Певал я о витязях смелых в боях —
Давно их зарыли в могилы;
Певал о любви и о радостных днях —
Теперь не разбудишь Всемилы;
А петь о великих царях и князьях
Ума не достанет, ни силы.

Помните, как наш друг Катенин, прочитав упоминание своего имени в «Евгении Онегине», обратился с тёплым письмом к Пушкину, но едва сдержался, чтоб не ужалить?

Здесь уже не сдержался.

Юрий Тынянов обратил внимание, что в облике русского певца и воина Катенин описал себя (и тут всё прозрачно: витязи, о которых он певал, погибли под Бородином и Кульмом, Всемила его умерла накануне войны, а подобострастным чувством к трону Катенин никогда не отличался). А вот под оскоплённым греком Катенин имел в виду, увы, Александра Сергеевича.

Причины тому – на поверхности.

После неудачи на Сенатской Пушкин в 1826 году написал «Стансы»:

В надежде славы и добра
Гляжу вперёд я без боязни:
Начало славных дней Петра
Мрачили мятежи и казни…

Смысл понятен: да, декабристы жестоко пострадали за свой бунт, но русская история знала и похуже времена, это не повод отрицать Отечество как таковое.

Более того, 1828 год Пушкин начал с обращения «Друзьям»:

Нет, я не льстец, когда царю
Хвалу свободную слагаю:
Я смело чувства выражаю,
Языком сердца говорю.

Катенин направил Пушкину «Старую быль», сопроводив её посланием «А.С.Пушкину» – внешне весьма льстивым, но на самом деле ядовитым. Согласно посланию, кубок, которым Владимир хотел наградить певцов, долго переходил из рук в руки, был у французов, потом пропал, и потом, наконец, оказался… у Пушкина.
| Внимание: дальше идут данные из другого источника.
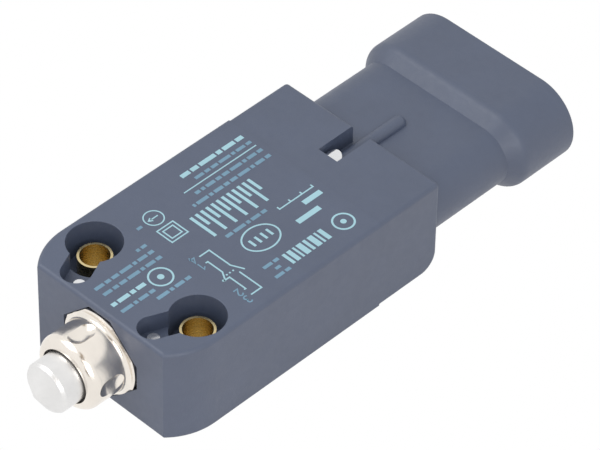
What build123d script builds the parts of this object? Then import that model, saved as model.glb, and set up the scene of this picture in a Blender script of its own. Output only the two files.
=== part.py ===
from build123d import *
import math
import os

# Limit switch with a piston plunger and a plug-in connector, in millimetres.
# Origin: midway between the two fixing holes, on the flat back face (Z = 0).
# +Z is the marked face, -Y is the plunger's side, +Y is the connector's side.

# ---- body ----
body_width = 30.0
body_height = 16.0
hole_side_margin = 5.0        # from the holes' axes to the body's sides
hole_to_front = 8.6
front_shell_length = 38.9
rear_module_length = 11.65
corner_radius = 10.0
corner_arc_depth = 7.0        # from the end face to the corner arcs' centres
edge_round = 0.6
shell_wall_side = 2.4
shell_wall_z = 2.0
module_step = 0.12            # the rear module is this much smaller all round
module_foot_round = 3.0       # the edge between the rear and back faces
edge_pick = 0.001             # how near a plane an edge lies to be picked

# ---- fixing holes ----
bush_bore_radius = 2.15
bush_radius = 2.5
bush_drop = 2.6               # from the marked face to the bush's end
counterbore_radius = 4.0
counterbore_depth = 5.5
key_slot_depth = 3.0
key_slot_radius = 2.2
key_slot_side_offset = 0.25   # from the lock pin's axis outwards to the slot's end
key_slot_overrun = 0.3        # from the lock pin's axis towards the end face
opening_round = 0.1
lock_pin_radius = 0.85
lock_pin_offset = 0.1         # from the recess's side to the pin's axis
lock_pin_setback = 3.1        # from the end face to the pin's axis
lock_pin_top_drop = 2.3
lock_pin_foot = 3.2

# ---- head ----
recess_half = 7.1             # octagonal recess: half its size across the level flats
recess_flat_half = 2.05       # half the length of a level flat
recess_depth = 5.3
head_side_clearance = 0.1
flange_gap = 0.25             # between the flange's round rim and the recess's level sides
flange_slant_gap = 0.12       # between its four flats and the recess's slanted sides
flange_bevel = 0.2
flange_proud = 0.3
flange_rim_length = 0.9
collar_radius = 5.75
collar_length = 6.6           # from the end face to the collar's rim
collar_rim_round = 1.45
collar_foot_cove = 0.7
mouth_radius = 4.22
mouth_depth = 1.8
dent_count = 4
dent_radius = 2.6
dent_sink = 0.5
dent_from_face = 2.6
dent_length = 1.3
head_tail_radius = 5.6
head_tail_length = 4.75
head_bore_radius = 4.75
tail_clearance = 0.05
guide_bush_length = 6.8
running_clearance = 0.04
wiper_length = 1.1
end_plug_length = 1.2
head_ring_width = 0.8
head_ring_length = 1.2

# ---- plunger ----
plunger_radius = 3.86
plunger_reach = 11.9          # from the end face to the tip
plunger_cone_length = 1.95
plunger_tip_radius = 0.45
plunger_edge_round = 0.3
plunger_flange_radius = 4.5
plunger_flange_length = 1.0
plunger_bore_radius = 2.8
plunger_nose_wall = 5.4       # from the tip to the end of the spring's bore
rod_radius = 1.2
rod_socket_depth = 1.6
return_spring_outer = 2.6
return_spring_wire = 0.7
rod_hole_radius = 1.5
rod_seal_radius = 2.6
rod_seal_length = 1.5

# ---- contact block ----
cavity_front_wall = 4.0       # between the head's bore and the contact cavity
block_side_clearance = 0.2
block_front_clearance = 0.2
block_rear_clearance = 0.2
block_wall = 1.5
cover_thickness = 1.5
cover_gap = 0.1
slide_half_width = 2.4
slide_clearance = 0.05
slide_split_gap = 0.2
slide_front_gap = 0.2
plunger_travel = 4.5
slide_spring_closed = 2.6     # its length with the plunger pressed in
carrier_height = 2.85
carrier_front_gap = 1.4
carrier_rear_margin = 1.8     # behind the second bridge's front
guide_rib_width = 0.9
guide_rib_height = 2.6
guide_rib_front_gap = 2.6     # behind the first bridge's front
guide_rib_rear_gap = 0.6
cover_rib_height = 3.0
cover_rib_front_gap = 1.8
cover_rib_rear_gap = 1.1
bridge_thickness = 0.6
strip_height = 1.6
strip_thickness = 0.6
strip_rise = 0.2              # above the middle of the carrier
strip_arm = 4.0
strip_wall_gap = 0.7          # from the block's inner side wall to the outer strips
strip_step = 1.6              # from the outer strips to the inner ones
contact_open_gap = 1.55
tip_radius = 0.75
tip_thickness = 0.5
tip_inset = 3.0               # from a strip's outer side to its tip
bridge_overhang = 1.4         # past the tips
nc_bridge_setback = 2.8       # from the block's inner front wall
no_bridge_from_rear = 7.1     # from the block's inner rear wall
strip_tail = 1.4              # behind the contact block
link_spring_radius = 0.8
link_spring_dx = 1.2
link_spring_front = 4.2       # from the slide's front
link_spring_rear = 1.4        # from the slide's rear
slide_spring_outer = 1.7
slide_spring_wire = 0.5
slide_spring_rise = 1.5
rivet_radius = 0.5
rivet_head_radius = 0.7
rivet_head_height = 0.4
rivet_depth = 4.0
rivet_inset = 0.75

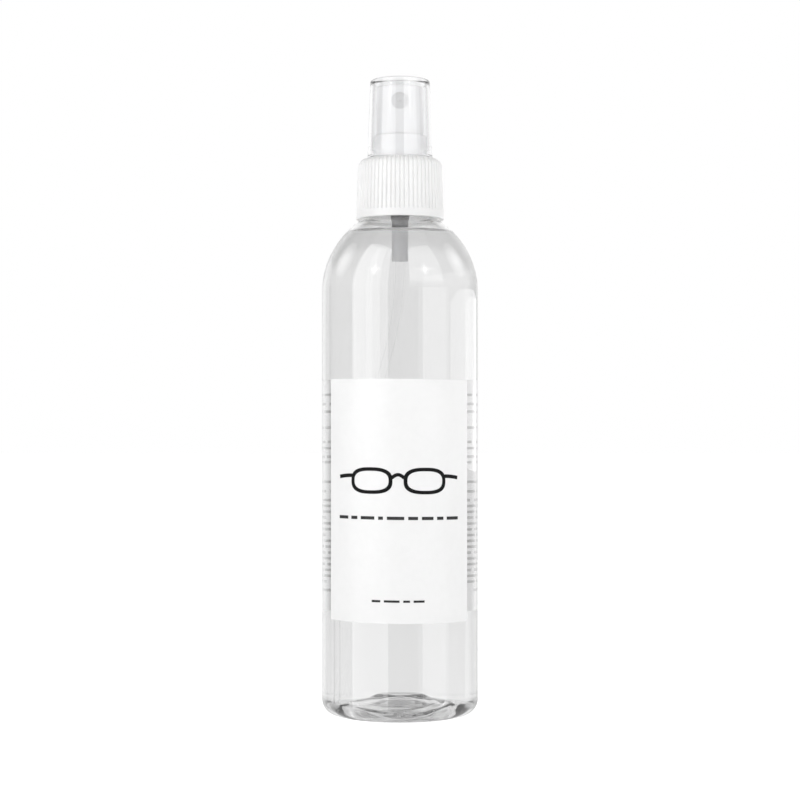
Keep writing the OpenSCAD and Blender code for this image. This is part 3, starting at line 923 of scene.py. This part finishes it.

Когда, за скуку в утешенье,
Неугомонною судьбой
Дано мне будет позволенье,
Мой друг, увидеться с тобой, —
Из кубка, сделай одолженье,
Меня питьём своим напой…

– медовым голосом просит Катенин и тут же добавляет: лучше б этот кубок испытать сначала на молодых сочинителях – если они не прольют питьё за пазуху, то и он решится выпить. Но если прольют, то:

… Надеждой ослеплён пустою,
Опасным не прельщусь питьём
И, в дело не входя с судьбою,
Останусь лучше при своём.

Как говорится: пейте сами.

Послание своё и балладу Катенин отправил Пушкину; и был крайне удивлён, что Пушкин ему не отвечает.

Наверное, он меня неправильно понял! – печалился Катенин. Всё он понял правильно.